A novel current assisted photonic demodulator device, mixing the photo-generated charges before actual detection, is presented. The device largely improves the signal-to noise ratio in time-of-flight applications. Demodulation contrast of over 99%, a bandwidth of over 50 MHz and high sensitivity are acknowledged through measurements. An adapted configuration implements a drain tap to effectively modulate the gain at run-time from nearly 100% to below 1%.

Three different types of read-out circuits connecting to the novel demodulator are investigated for application in a time-of-flight pixel.

Firstly, a straight forward 3 transistor circuit, based on the active pixel circuit known in CMOS imagers, is studied in view of its use with the novel demodulator device. High signal-to-noise ratio, reasonable dynamic range and low background light tolerance are obtained. Methods to further improve the behavior, such as burst mode and multiple sampling, are discussed and demonstrated.
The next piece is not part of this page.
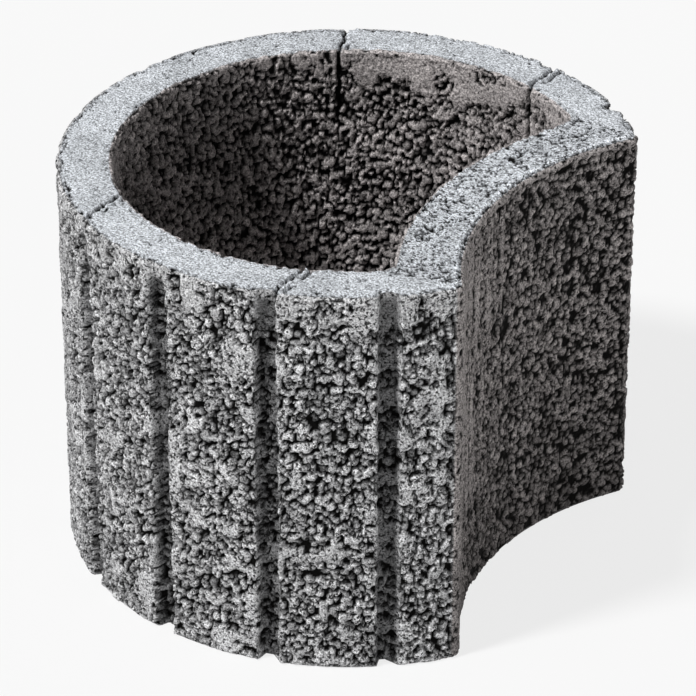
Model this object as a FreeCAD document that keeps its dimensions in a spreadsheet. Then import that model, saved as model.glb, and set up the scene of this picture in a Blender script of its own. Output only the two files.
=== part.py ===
"""Round concrete planter ring of the kind that nests into its neighbour, as one cast piece.

The ring stands on its flat base and is open at the top and the bottom. One side is
hollowed to take the round back of the next ring, and upright flutes run down the rest
of the outside. Sizes are in millimetres, +Z is up and the hollowed side faces +X.
"""
import FreeCAD
import Part
import Sketcher
import math
import os

SIZES = {
    "ring_diameter": 350.0,
    "ring_height": 250.0,
    "ring_wall": 34.0,
    "recess_radius": 184.0,
    "recess_offset": 289.0,
    "recess_wall": 40.0,
    "horn_rounding": 8.0,
    "well_rounding": 10.0,
    "arris_rounding": 2.0,
    "flute_count": 12,
    "flute_first_angle": 52.0,
    "flute_mouth_width": 13.0,
    "flute_floor_width": 10.0,
    "flute_depth": 7.0,
    "flute_overrun": 1.0,
}

NEAR = 0.01
WELL_SHARE = 0.5
FLUTE_SHARE = 0.9

# Sketcher's numbers for the points of a curve, and for a sketch's own axes.
START, END, CENTRE = 1, 2, 3
X_AXIS = -1
ORIGIN = (X_AXIS, START)


def make_sheet(doc):
    """Put every size on one sheet under a plain name."""
    sheet = doc.addObject("Spreadsheet::Sheet", "Sizes")
    for row, (name, value) in enumerate(SIZES.items(), start=1):
        sheet.set("A%d" % row, name)
        sheet.set("B%d" % row, str(value))
        sheet.setAlias("B%d" % row, name)
    doc.recompute()
    return sheet


def origin_part(body, role):
    """Return the plane or axis of the body's own origin that has this role."""
    for item in body.Origin.OriginFeatures:
        if item.Role == role:
            return item
    raise RuntimeError("the body has no origin part with the role " + role)


def add_sketch(body, name):
    """Add an empty sketch on the ring's base plane."""
    sketch = body.newObject("Sketcher::SketchObject", name)
    sketch.AttachmentSupport = (origin_part(body, "XY_Plane"), [""])
    sketch.MapMode = "FlatFace"
    return sketch


def constrain(sketch, name, size, *arguments):
    """Add a named constraint that takes its size from the sheet."""
    index = sketch.addConstraint(Sketcher.Constraint(*arguments))
    sketch.renameConstraint(index, name)
    sketch.setExpression("Constraints." + name, size)


def crossing(round_radius, hollow_radius, offset):
    """Where a circle about the ring's axis meets one about the recess centre."""
    x = (round_radius ** 2 - hollow_radius ** 2 + offset ** 2) / (2.0 * offset)
    return x, math.sqrt(round_radius ** 2 - x ** 2)


def draw_notched_circle(sketch, radius, radius_size, hollow, hollow_size, offset):
    """Draw a circle about the ring's axis with one side bitten in by a second arc."""
    x, y = crossing(radius, hollow, offset)
    centre = FreeCAD.Vector(0, 0, 0)
    hollow_centre = FreeCAD.Vector(offset, 0, 0)
    up = FreeCAD.Vector(0, 0, 1)
    half_round = math.atan2(y, x)
    half_hollow = math.atan2(y, offset - x)
    round_arc = Part.ArcOfCircle(Part.Circle(centre, up, radius),
                                 half_round, 2.0 * math.pi - half_round)
    hollow_arc = Part.ArcOfCircle(Part.Circle(hollow_centre, up, hollow),
                                  math.pi - half_hollow, math.pi + half_hollow)
    first = sketch.addGeometry(round_arc, False)
    second = sketch.addGeometry(hollow_arc, False)
    sketch.addConstraint(Sketcher.Constraint("Coincident", first, CENTRE, *ORIGIN))
    sketch.addConstraint(Sketcher.Constraint("PointOnObject", second, CENTRE, X_AXIS))
    sketch.addConstraint(Sketcher.Constraint("Coincident", first, START, second, START))
    sketch.addConstraint(Sketcher.Constraint("Coincident", first, END, second, END))
    constrain(sketch, "round_radius", radius_size, "Radius", first, radius)
    constrain(sketch, "hollow_radius", hollow_size, "Radius", second, hollow)
    constrain(sketch, "hollow_offset", "Sizes.recess_offset",
              "DistanceX", *ORIGIN, second, CENTRE, offset)


def add_outline(body, sheet):
    """Raise the full height of the ring from its round outline with the recess."""
    sketch = add_sketch(body, "Outline")
    draw_notched_circle(sketch, sheet.ring_diameter / 2.0, "Sizes.ring_diameter / 2",
                        sheet.recess_radius, "Sizes.recess_radius", sheet.recess_offset)
    block = body.newObject("PartDesign::Pad", "Block")
    block.Profile = sketch
    block.setExpression("Length", "Sizes.ring_height")
    body.Document.recompute()
    return block


def add_well(body, sheet):
    """Open the planting well from top to bottom, bulged in where the recess is."""
    sketch = add_sketch(body, "WellOutline")
    draw_notched_circle(sketch, sheet.ring_diameter / 2.0 - sheet.ring_wall,
                        "Sizes.ring_diameter / 2 - Sizes.ring_wall",
                        sheet.recess_radius + sheet.recess_wall,
                        "Sizes.recess_radius + Sizes.recess_wall", sheet.recess_offset)
    well = body.newObject("PartDesign::Pocket", "Well")
    well.Profile = sketch
    well.Type = "ThroughAll"
    well.Reversed = True
    body.Document.recompute()
    return well


def upright_edges(shape, height):
    """Names of the straight edges that run the ring's full height."""
    found = []
    for index, edge in enumerate(shape.Edges, start=1):
        ends = [vertex.Point for vertex in edge.Vertexes]
        if len(ends) == 2 and abs(abs(ends[0].z - ends[1].z) - height) < NEAR:
            found.append(("Edge%d" % index, ends[0]))
    return found


def add_rounding(body, base, name, edge_names, size):
    """Round the named edges of a feature."""
    rounding = body.newObject("PartDesign::Fillet", name)
    rounding.Base = (base, edge_names)
    rounding.setExpression("Radius", size)
    body.Document.recompute()
    return rounding


def add_corner_roundings(body, base, sheet):
    """Round the two horns beside the recess, then the two corners of the well."""
    outer = sheet.ring_diameter / 2.0
    inner = outer - sheet.ring_wall
    horns = [name for name, point in upright_edges(base.Shape, sheet.ring_height)
             if abs(math.hypot(point.x, point.y) - outer) < NEAR and abs(point.y) > NEAR]
    base = add_rounding(body, base, "HornRounding", horns, "Sizes.horn_rounding")
    corners = [name for name, point in upright_edges(base.Shape, sheet.ring_height)
               if abs(math.hypot(point.x, point.y) - inner) < NEAR and abs(point.y) > NEAR]
    return add_rounding(body, base, "WellRounding", corners, "Sizes.well_rounding")


def add_arris_rounding(body, base, sheet):
    """Ease every edge of the top rim and of the base."""
    names = []
    for index, edge in enumerate(base.Shape.Edges, start=1):
        box = edge.BoundBox
        level = box.ZMax - box.ZMin < NEAR
        at_end = box.ZMax < NEAR or box.ZMin > sheet.ring_height - NEAR
        if level and at_end:
            names.append("Edge%d" % index)
    return add_rounding(body, base, "ArrisRounding", names, "Sizes.arris_rounding")


def draw_flute(sketch, sheet):
    """Draw the flute's section, a trapezium that narrows toward the ring's axis."""
    outer = sheet.ring_diameter / 2.0
    mouth_x = outer + sheet.flute_overrun
    floor_x = outer - sheet.flute_depth
    half_floor = sheet.flute_floor_width / 2.0
    half_mouth = sheet.flute_mouth_width / 2.0
    corners = [FreeCAD.Vector(floor_x, -half_floor, 0), FreeCAD.Vector(mouth_x, -half_mouth, 0),
               FreeCAD.Vector(mouth_x, half_mouth, 0), FreeCAD.Vector(floor_x, half_floor, 0)]
    for index in range(4):
        line = Part.LineSegment(corners[index], corners[(index + 1) % 4])
        sketch.addGeometry(line, False)
    for index in range(4):
        joint = Sketcher.Constraint("Coincident", index, END, (index + 1) % 4, START)
        sketch.addConstraint(joint)
    lower, mouth, upper = 0, 1, 2
    sketch.addConstraint(Sketcher.Constraint("Symmetric", lower, START, upper, END, X_AXIS))
    sketch.addConstraint(Sketcher.Constraint("Symmetric", mouth, START, mouth, END, X_AXIS))
    constrain(sketch, "floor_width", "Sizes.flute_floor_width",
              "DistanceY", lower, START, upper, END, sheet.flute_floor_width)
    constrain(sketch, "mouth_width", "Sizes.flute_mouth_width",
              "DistanceY", mouth, START, mouth, END, sheet.flute_mouth_width)
    constrain(sketch, "floor_reach", "Sizes.ring_diameter / 2 - Sizes.flute_depth",
              "DistanceX", *ORIGIN, lower, START, floor_x)
    constrain(sketch, "mouth_reach", "Sizes.ring_diameter / 2 + Sizes.flute_overrun",
              "DistanceX", *ORIGIN, mouth, START, mouth_x)


def add_flutes(body, sheet):
    """Cut one upright flute beside a horn and repeat it round the back of the ring."""
    sketch = add_sketch(body, "FluteSection")
    turn = FreeCAD.Rotation(FreeCAD.Vector(0, 0, 1), sheet.flute_first_angle)
    sketch.AttachmentOffset = FreeCAD.Placement(FreeCAD.Vector(0, 0, 0), turn)
    sketch.setExpression(".AttachmentOffset.Rotation.Angle", "Sizes.flute_first_angle * 1 deg")
    draw_flute(sketch, sheet)
    flute = body.newObject("PartDesign::Pocket", "Flute")
    flute.Profile = sketch
    flute.Type = "ThroughAll"
    flute.Reversed = True
    body.Document.recompute()
    flutes = body.newObject("PartDesign::PolarPattern", "Flutes")
    flutes.Originals = [flute]
    flutes.Axis = (origin_part(body, "Z_Axis"), [""])
    flutes.setExpression("Angle", "(360 - 2 * Sizes.flute_first_angle) * 1 deg")
    flutes.setExpression("Occurrences", "Sizes.flute_count")
    body.Tip = flutes
    body.Document.recompute()
    return flutes


def require(condition, message):
    """Stop with a plain message when something about the ring is wrong."""
    if not condition:
        raise RuntimeError(message)


def check_cut(before, after, least, name):
    """Stop if a cut took away less than it should."""
    require(before.Volume - after.Volume > least, name + " cuts too little")


def make_ring(doc, sheet):
    """Build the planter ring as one body."""
    body = doc.addObject("PartDesign::Body", "planter_ring")
    body.Label = "planter_ring"
    block = add_outline(body, sheet)
    well = add_well(body, sheet)
    inner = sheet.ring_diameter / 2.0 - sheet.ring_wall
    bore = math.pi * inner ** 2 * sheet.ring_height
    check_cut(block.Shape, well.Shape, WELL_SHARE * bore, "well")
    rounded = add_corner_roundings(body, well, sheet)
    eased = add_arris_rounding(body, rounded, sheet)
    flutes = add_flutes(body, sheet)
    section = sheet.flute_floor_width * sheet.flute_depth
    grooves = section * sheet.ring_height * sheet.flute_count
    check_cut(eased.Shape, flutes.Shape, FLUTE_SHARE * grooves, "flutes")
    box = flutes.Shape.optimalBoundingBox(False, False)
    centre_x = (box.XMin + box.XMax) / 2.0
    body.Placement = FreeCAD.Placement(FreeCAD.Vector(-centre_x, 0, 0), FreeCAD.Rotation())
    doc.recompute()
    return body


def check_document(doc):
    """Stop if any object failed to build or any solid is broken."""
    for item in doc.Objects:
        bad = [word for word in item.State if word in ("Invalid", "Error")]
        require(not bad, item.Name + " did not build")
        if hasattr(item, "Shape"):
            require(not item.Shape.isNull(), item.Name + " is empty")
            require(item.Shape.isValid(), item.Name + " is not a valid shape")


def export_parts(bodies):
    """Write each piece to its own file, named after it."""
    os.makedirs("parts", exist_ok=True)
    for body in bodies:
        shape = body.Shape
        require(len(shape.Solids) == 1, body.Label + " is not one solid")
        box = shape.optimalBoundingBox(False, False)
        print(body.Label, "volume %.1f mm3" % shape.Volume,
              "x %.3f %.3f" % (box.XMin, box.XMax), "y %.3f %.3f" % (box.YMin, box.YMax),
              "z %.3f %.3f" % (box.ZMin, box.ZMax), "shift %.4f" % body.Placement.Base.x)
        shape.exportStep("parts/" + body.Label + ".step")


def main():
    """Build, check and write the planter ring."""
    doc = FreeCAD.newDocument("PlanterRing")
    sheet = make_sheet(doc)
    ring = make_ring(doc, sheet)
    check_document(doc)
    export_parts([ring])


main()
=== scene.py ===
"""A round planter ring cast in open-textured concrete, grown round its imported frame.

The ring is one cast piece. Its skin is a closed grid that runs up the outside, over the rim,
down the well and under the base. Grains of aggregate are packed over that grid and raise it
into rounded lumps with deep gaps between them, while the rim and a few patches below it keep
the smooth skin that the mould leaves. The grid is cut into wedges only to keep each mesh small.
"""

import math

import bpy
import numpy as np
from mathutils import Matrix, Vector


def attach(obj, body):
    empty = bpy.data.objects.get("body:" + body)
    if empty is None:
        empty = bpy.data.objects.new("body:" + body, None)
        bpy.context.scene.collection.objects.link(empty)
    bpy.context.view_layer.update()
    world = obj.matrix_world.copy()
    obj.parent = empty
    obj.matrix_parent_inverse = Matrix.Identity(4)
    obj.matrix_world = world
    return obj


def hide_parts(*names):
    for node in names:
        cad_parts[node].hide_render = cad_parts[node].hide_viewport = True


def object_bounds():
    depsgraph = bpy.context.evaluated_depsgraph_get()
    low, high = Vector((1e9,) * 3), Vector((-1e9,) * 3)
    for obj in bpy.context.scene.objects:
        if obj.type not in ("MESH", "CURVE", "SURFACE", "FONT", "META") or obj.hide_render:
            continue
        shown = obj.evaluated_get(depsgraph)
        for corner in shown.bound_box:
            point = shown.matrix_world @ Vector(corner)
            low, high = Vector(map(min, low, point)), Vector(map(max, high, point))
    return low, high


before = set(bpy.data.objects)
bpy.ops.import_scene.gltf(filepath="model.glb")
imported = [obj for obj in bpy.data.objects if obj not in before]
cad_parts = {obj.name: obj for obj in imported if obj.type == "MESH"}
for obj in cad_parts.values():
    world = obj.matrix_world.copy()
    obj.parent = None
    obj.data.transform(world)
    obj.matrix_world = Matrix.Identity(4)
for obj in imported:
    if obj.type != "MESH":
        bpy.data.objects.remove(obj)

bl_info = {
    "name": "Planter ring",
    "version": (1, 0, 0),
    "blender": (4, 5, 0),
    "location": "View3D > Sidebar > Planter",
    "description": "Grows an open-textured concrete planter ring round its frame",
    "category": "Add Mesh",
}

NODE = "planter_ring"
CAD_LOW, CAD_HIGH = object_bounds()
RING_RADIUS = (CAD_HIGH.y - CAD_LOW.y) / 2
RING_HEIGHT = CAD_HIGH.z - CAD_LOW.z
AXIS_X = CAD_LOW.x + RING_RADIUS
MM = 0.001
OUTSIDE, RIM, WELL, BASE = range(4)


# ---------------------------------------------------------------- sizes and colours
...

Secondly, several novel non-linear read-out circuits are studied. Extremely high dynamic range is obtained, however signal-to-noise becomes poor due to added transistor noise. Fortunately with a novel circuit, given the name of "averaging peak detector", a low pass filter with a configurable cut-off frequency between 1 Hz and 1 kHz can be realized on a small silicon area of 25 m2.

Including such a filter in connection to a non-linear read-out pixel, the noise bandwidth can be reduced, which improves the signal-to-noise ratio considerably. An example pixel was implemented and proof of principle measurements were conducted.

Thirdly, a novel self-reset read-out circuit is conceived releveling the detector voltage during integration. An optimized technique is presented that requires little or no in-pixel memory and at the same time introduces nearly unlimited background light tolerance. Different implementations are discussed.

A noise analysis shows that the cascode-improved self-reset circuit adds only little noise. Two fabricated devices are presented, validating the principle in practice.

A first 0.35 μm standard CMOS 32x32 3D time-of-flight imager chip is discussed.

The pixel combines a three transistor integrating circuit with a differential square current assisted photonic demodulator. It measures 30 μm x 30 μm and has a 66% fill factor. A measured noise floor of 46 e- and a dynamic range of 61 dB are obtained.

First distance measurements on an integrated 3D time-of-flight camera system are included. The custom made platform generates the modulation signals for the chip and LED illumination board using a field programmable gate array. Communication to a personal computer is provided through USB 2.0. The different system components are discussed in short. When combined with the completed time-of-flight imager, sub-cm to several cm distance accuracy was confirmed at 25 fps for distances from 1m to 6m.